Well, except she doesn’t. She can bathe thoroughly, take a nap, and wake up from the nap to bathe thoroughly again. Sometimes she starts over from the beginning after she has bathed. I think maybe she has OCD.

Loki fishes dirty socks or clean socks out of any hamper or basket, even if they’re underneath everything. Then he eats large holes in them. I have to hang clean and dirty socks out of reach.

He also fishes tasty morsels out of the bathroom trash. Now we deposit them in the kitchen garbage, which is too tall for him to get into (and it has a lid). I don’t mind him eating the q-tips, but finding used condoms amongst the treasures in the litter box is just too much.

It could always be worse.

My vet answered this one for me when my Shiba started doing the same thing - he’s bored. He needs more excitement. Get him a puppy.

Now for my answers:

Edith: What is it about your toys? I understand you like them, but that humping thing you do when you get particularly excited points to obsessive-compulsive behavior. And just because you spend an hour fixedly staring at the toy, then at me, then at the toy, then at me, doesn’t mean I’m going to put my life on hold to play fetch with you.

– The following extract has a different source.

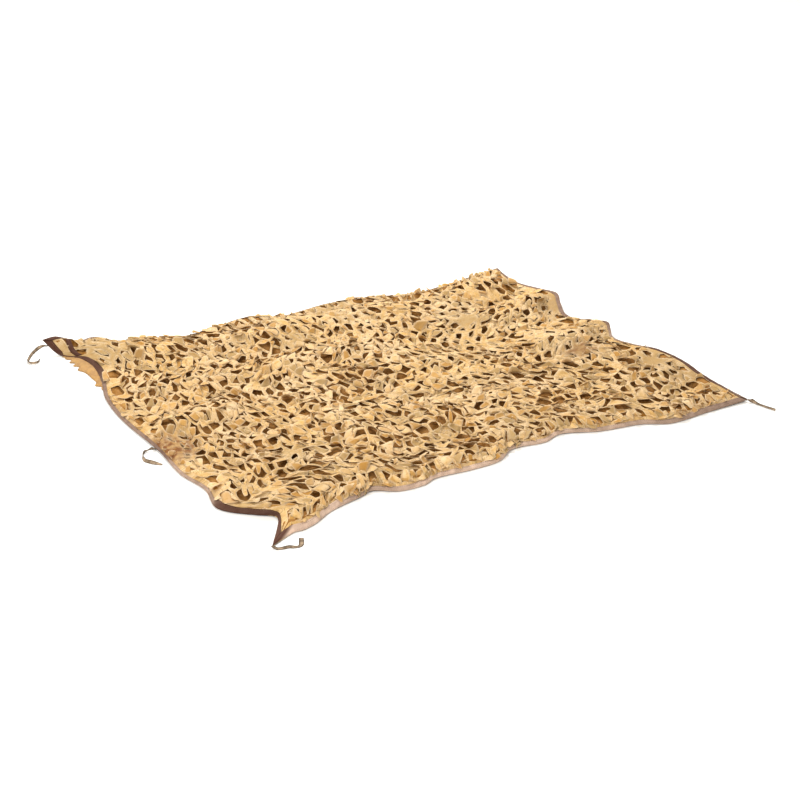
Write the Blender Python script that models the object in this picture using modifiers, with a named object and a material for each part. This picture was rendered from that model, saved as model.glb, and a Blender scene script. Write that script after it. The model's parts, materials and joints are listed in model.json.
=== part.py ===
"""Leaf-cut shade net with bound edges and four tape ties, laid out on level ground."""

import math
import random
from collections import namedtuple

import bmesh
import bpy
from mathutils import Vector

# Finished size of the net before it is laid, and the make-up of its pieces, in metres
NET_LENGTH = 3.0
NET_WIDTH = 2.5
NET_THICKNESS = 0.002
UNDER_THICKNESS = 0.0015
UNDER_INSET = 0.022
UNDER_COLUMNS = 18
UNDER_ROWS = 15
BINDING_WIDTH = 0.036
BINDING_THICKNESS = 0.0015
CONTACT_GAP = 0.0003
MITRE_GAP = 0.0004

# The leaf cuts, drawn at twice the pitch of the real net
GAP_COLUMNS = 20
GAP_ROWS = 13
STRIP_WIDTH = 0.050
GAP_JITTER = 0.013
STRIP_SPREAD = 0.30
UNCUT_SHARE = 0.05
CUT_SEED = 41

# Cuts added to each border edge, so that the hem follows the outline
SIDE_BORDER_CUTS = 2
LONG_BORDER_CUTS = 1

# Raw leaf edge that lies outside the binding near the far left corner
FRINGE_LINE = -1.370
FRINGE_TOOTH = 0.016
FRINGE_VALLEY = 0.004
FRINGE_START = 0.740
FRINGE_END = 0.945

# Pointed tail in which the binding ends at the near corner
CORNER_TAIL_X = -0.088
CORNER_TAIL_Y = -0.098

# How the cloth lies: a rim and the crest behind it fade inwards, the folds and ripples
# fade outwards
RIM_REACH = 0.11
CREST_START = 0.030
CREST_REACH = 0.16
FOLD_MARGIN = 0.14
RIPPLE_HEIGHT = 0.018
RIPPLE_FLOOR = 0.35
UNDER_FOLLOW = 0.35
UNDER_FREE = 0.020
REST_MIDDLE = UNDER_THICKNESS + CONTACT_GAP + 0.5 * NET_THICKNESS

# Half of a whole cell's area tells whole cells from the half ones at the sides
WHOLE_CELL = 0.7 * (NET_LENGTH / GAP_COLUMNS) * (NET_WIDTH / GAP_ROWS)
TOUCH = 1e-5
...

Frodo: Why the HELL do you insist on pissing on the dog bed? And why did you do it last night, within 20 seconds of me putting the freshly laundered cover on the dog bed after you pissed on it this morning? WTF is it about the dog bed? Aren’t dogs supposed to be smart enough NOT to piss where they sleep? And I know you sleep on it, you do it every night.

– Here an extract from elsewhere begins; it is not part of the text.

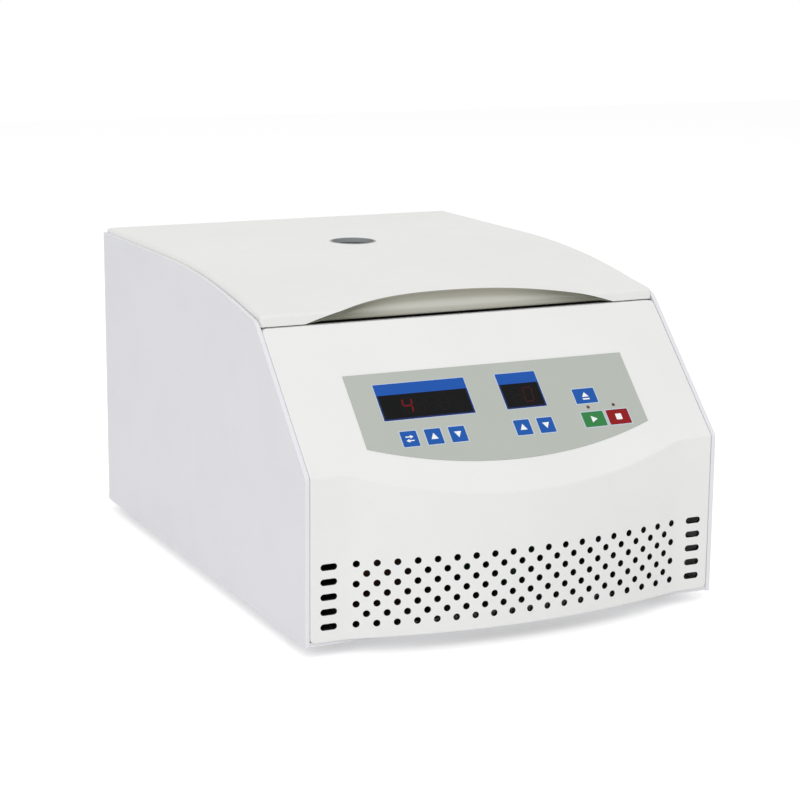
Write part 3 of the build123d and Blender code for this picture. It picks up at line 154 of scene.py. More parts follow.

Like Sgt. Pepper, I would start with a statement. I would tell my beautiful little Russian Blue baby, Meep, who was recently diagnosed with lymphoma, that I hate having to take her to chemo each week where she gets stuck with needles, and that it breaks my heart when she cries in the carrier on the way over. Then I would tell her I love her and ask her if she understands and forgives me. I’m pretty sure she does, but it would be nice to know for sure…
Oh, and I would ask my younger Singapura boy, Ozzy, “Why do you insist on pawing your way into the shower and pulling up the drain cover? I mean, I know Singapuras are drain cats and all, but this is taking things a bit too far!”

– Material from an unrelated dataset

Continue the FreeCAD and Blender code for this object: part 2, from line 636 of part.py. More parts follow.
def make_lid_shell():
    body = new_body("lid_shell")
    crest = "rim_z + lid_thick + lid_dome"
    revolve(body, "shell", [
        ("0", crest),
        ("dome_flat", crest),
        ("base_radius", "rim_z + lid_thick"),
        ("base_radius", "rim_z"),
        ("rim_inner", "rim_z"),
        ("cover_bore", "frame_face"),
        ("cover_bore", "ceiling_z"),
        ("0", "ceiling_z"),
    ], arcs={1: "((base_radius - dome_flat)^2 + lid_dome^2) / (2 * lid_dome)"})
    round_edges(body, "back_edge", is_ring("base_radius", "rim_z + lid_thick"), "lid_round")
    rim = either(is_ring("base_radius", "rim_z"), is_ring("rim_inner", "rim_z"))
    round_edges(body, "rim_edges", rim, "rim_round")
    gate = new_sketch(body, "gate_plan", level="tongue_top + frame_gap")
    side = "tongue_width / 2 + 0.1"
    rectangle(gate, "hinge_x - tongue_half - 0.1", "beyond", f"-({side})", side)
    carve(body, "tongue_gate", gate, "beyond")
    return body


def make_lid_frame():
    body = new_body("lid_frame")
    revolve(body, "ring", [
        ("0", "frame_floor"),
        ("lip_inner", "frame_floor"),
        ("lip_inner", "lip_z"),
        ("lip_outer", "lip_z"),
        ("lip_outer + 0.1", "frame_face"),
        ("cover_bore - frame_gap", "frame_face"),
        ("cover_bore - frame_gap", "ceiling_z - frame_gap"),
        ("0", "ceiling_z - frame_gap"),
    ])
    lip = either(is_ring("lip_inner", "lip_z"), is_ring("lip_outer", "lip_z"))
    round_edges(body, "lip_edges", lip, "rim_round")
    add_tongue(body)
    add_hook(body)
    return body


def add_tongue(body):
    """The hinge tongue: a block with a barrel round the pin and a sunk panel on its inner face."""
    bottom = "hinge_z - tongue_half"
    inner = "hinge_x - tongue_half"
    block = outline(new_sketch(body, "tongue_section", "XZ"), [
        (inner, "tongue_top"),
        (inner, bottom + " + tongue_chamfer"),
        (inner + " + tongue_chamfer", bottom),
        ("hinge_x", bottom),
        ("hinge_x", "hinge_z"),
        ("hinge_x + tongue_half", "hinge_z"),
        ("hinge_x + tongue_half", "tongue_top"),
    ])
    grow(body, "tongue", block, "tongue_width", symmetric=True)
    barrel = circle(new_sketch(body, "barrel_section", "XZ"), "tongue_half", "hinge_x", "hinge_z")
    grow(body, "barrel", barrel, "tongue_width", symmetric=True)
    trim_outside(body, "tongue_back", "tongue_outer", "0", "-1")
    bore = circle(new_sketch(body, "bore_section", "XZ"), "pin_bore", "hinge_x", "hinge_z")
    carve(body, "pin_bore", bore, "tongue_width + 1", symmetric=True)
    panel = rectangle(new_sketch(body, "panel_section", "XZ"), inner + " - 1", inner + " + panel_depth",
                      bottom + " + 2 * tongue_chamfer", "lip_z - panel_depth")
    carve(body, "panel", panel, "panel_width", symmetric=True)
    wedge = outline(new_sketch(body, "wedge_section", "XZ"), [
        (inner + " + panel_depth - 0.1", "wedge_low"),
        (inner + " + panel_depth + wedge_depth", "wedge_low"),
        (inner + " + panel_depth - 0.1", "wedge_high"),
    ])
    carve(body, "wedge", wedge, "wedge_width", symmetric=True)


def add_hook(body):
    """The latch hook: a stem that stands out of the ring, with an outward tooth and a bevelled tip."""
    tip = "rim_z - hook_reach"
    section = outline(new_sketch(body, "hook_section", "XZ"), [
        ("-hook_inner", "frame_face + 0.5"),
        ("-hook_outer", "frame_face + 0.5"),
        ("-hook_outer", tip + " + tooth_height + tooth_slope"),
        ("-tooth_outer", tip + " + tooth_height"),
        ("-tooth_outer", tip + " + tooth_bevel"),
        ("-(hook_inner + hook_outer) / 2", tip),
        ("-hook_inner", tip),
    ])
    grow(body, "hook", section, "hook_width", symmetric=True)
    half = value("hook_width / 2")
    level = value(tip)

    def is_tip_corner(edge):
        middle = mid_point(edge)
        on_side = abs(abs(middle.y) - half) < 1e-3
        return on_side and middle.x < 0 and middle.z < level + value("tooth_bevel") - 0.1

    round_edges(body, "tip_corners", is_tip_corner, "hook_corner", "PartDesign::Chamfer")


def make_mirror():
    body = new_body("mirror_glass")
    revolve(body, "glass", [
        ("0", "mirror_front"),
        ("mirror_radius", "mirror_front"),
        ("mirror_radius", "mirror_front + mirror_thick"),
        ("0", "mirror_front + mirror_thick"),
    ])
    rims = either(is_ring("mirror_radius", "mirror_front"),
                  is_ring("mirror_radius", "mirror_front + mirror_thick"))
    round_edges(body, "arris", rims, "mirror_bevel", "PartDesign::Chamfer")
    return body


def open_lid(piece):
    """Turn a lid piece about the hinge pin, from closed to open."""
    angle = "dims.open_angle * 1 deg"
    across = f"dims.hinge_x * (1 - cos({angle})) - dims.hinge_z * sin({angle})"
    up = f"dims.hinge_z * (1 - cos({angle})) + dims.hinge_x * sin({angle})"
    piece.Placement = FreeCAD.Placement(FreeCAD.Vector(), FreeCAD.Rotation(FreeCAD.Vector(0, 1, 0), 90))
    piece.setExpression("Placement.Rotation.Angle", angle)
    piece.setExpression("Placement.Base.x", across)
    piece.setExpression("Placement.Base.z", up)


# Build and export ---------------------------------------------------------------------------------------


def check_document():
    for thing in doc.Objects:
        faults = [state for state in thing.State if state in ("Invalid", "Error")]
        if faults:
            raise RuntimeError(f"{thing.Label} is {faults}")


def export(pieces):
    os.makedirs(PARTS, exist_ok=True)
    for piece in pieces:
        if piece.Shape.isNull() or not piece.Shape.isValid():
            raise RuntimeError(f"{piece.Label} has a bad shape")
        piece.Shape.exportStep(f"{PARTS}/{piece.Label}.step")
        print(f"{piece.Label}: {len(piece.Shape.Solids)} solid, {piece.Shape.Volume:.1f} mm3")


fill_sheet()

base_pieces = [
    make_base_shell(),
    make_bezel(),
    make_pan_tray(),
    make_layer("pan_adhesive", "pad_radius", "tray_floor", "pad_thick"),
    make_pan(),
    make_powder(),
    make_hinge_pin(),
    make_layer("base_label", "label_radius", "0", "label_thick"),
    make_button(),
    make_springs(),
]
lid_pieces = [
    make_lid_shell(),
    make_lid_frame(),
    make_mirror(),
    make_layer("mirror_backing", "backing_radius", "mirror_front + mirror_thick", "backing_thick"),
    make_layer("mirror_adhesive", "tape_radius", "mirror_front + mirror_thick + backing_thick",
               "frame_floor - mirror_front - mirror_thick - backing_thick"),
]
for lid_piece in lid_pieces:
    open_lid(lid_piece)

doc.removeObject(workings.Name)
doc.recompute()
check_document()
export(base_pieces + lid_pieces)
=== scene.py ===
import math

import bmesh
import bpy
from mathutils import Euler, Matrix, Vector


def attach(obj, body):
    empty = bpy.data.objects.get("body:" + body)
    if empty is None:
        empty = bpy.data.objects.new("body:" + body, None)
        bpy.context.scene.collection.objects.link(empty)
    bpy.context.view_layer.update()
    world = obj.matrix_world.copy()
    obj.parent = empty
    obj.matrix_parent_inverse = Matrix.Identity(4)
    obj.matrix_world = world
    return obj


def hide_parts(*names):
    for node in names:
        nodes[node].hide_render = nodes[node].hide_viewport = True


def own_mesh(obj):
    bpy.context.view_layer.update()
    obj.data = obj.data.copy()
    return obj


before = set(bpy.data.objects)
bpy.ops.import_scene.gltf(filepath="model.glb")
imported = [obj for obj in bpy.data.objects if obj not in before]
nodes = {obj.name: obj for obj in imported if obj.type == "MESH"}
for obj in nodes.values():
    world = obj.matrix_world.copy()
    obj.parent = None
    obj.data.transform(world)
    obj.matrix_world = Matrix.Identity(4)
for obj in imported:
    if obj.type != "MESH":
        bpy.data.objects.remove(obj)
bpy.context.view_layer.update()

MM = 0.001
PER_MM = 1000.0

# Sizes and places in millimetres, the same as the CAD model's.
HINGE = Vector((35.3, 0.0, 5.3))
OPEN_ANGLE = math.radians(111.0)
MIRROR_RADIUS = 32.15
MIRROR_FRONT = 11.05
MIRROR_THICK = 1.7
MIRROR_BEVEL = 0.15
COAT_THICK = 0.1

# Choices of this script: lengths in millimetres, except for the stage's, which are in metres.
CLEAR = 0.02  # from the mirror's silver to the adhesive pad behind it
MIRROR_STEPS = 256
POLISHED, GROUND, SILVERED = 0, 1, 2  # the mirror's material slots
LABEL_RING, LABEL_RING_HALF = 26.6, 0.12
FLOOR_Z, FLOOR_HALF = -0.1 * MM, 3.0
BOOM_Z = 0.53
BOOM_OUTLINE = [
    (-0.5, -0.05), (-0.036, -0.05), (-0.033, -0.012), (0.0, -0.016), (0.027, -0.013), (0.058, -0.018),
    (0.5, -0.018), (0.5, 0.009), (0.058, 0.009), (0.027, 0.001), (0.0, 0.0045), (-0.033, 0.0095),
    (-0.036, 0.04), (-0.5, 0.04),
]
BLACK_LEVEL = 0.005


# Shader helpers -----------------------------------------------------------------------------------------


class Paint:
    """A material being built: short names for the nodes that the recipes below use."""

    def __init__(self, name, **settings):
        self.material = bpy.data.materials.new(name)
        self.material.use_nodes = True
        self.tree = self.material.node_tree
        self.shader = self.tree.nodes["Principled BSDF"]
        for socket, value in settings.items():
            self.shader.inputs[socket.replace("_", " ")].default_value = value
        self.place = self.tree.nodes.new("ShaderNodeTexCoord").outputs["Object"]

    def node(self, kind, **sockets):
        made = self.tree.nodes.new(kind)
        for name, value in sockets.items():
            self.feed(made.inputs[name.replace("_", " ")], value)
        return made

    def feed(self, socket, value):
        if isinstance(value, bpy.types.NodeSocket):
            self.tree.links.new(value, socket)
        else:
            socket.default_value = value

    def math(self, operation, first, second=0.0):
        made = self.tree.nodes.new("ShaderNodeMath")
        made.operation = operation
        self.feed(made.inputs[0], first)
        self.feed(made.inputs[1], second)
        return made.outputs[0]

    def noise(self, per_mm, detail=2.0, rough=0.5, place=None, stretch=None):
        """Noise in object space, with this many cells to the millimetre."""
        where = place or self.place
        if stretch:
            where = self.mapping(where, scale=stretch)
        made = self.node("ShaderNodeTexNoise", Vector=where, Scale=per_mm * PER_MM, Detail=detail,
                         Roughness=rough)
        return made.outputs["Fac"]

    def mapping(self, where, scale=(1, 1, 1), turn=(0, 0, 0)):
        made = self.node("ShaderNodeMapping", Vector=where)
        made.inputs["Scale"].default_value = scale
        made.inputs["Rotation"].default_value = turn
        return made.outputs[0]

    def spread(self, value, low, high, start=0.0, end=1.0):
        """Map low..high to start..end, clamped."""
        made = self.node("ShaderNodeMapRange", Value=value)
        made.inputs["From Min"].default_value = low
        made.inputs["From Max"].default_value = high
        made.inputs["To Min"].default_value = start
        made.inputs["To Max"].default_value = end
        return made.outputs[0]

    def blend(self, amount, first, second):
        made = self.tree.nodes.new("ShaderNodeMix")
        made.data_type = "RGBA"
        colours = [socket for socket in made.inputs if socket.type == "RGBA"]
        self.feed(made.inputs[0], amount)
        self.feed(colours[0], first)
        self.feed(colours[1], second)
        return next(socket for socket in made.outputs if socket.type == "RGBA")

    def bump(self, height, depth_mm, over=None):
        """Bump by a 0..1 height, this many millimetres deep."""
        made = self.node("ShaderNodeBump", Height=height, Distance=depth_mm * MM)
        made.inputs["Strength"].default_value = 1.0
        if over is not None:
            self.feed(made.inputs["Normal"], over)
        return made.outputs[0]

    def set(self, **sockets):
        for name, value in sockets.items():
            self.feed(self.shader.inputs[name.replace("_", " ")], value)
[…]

to my cat, Simon: your food dish HAS food in it. Your water dish is full.

Why do you meow and look like you’re starving? I take you over to the food dish and you eat some of it.

20 minutes late, you are back in front of me, wanting food that is already available to you–it’s in your dish! Eat the food in your dish!
Agh!

You stole my answer.

MOM! violacrane stole my answer!

:smiley:

Boy Kitty, what is going on? First you cry to the Great God of the Laundry Room (aka the washing machine) for hours at a time until we started keeping the lid shut. Now you cry to the Great God of the Shower. You hate water, so why do you climb in the tub and cry and cry and cry? Is it the echo? You’re doing this just to freak me out, aren’t you?

Stella, you’ve lived with us for almost 10 years now. We have always been gentle and oh-so-careful with you. Why are you still so scared of us? Just what did your previous family do to you to leave you so horribly terrified?

Baby, if you can’t wash your nether regions properly, maybe you should try to move around a bit more. I’m just sayin’. Chase Stella; she expects it anyway.

Cat#1, why do you YAHOOOOWUULLLLLLLLLLL every night at about 11pm?
Cat#2, may I groom you, please?
Cat#3&4, is there a cat heaven? (affirmative answers only, please)

Does anyone remember the “Meals on Wheels” joke?

Reggie - Why do you insist on barking incessantly? Do you think that in the 5 minutes I was in the other room I forgot you existed? And you do know the other dogs would leave you alone if you would shut up, right?

Rudy - Why do you hate Reggie?

Madi - Are you really happy? (She survived Distemper, and while left with a slight head twitch and a happy demeanor, I sometimes wonder if it was ever better to have just let her go). Also, why do you insist on standin on us while we sleep? You are 50lbs you know.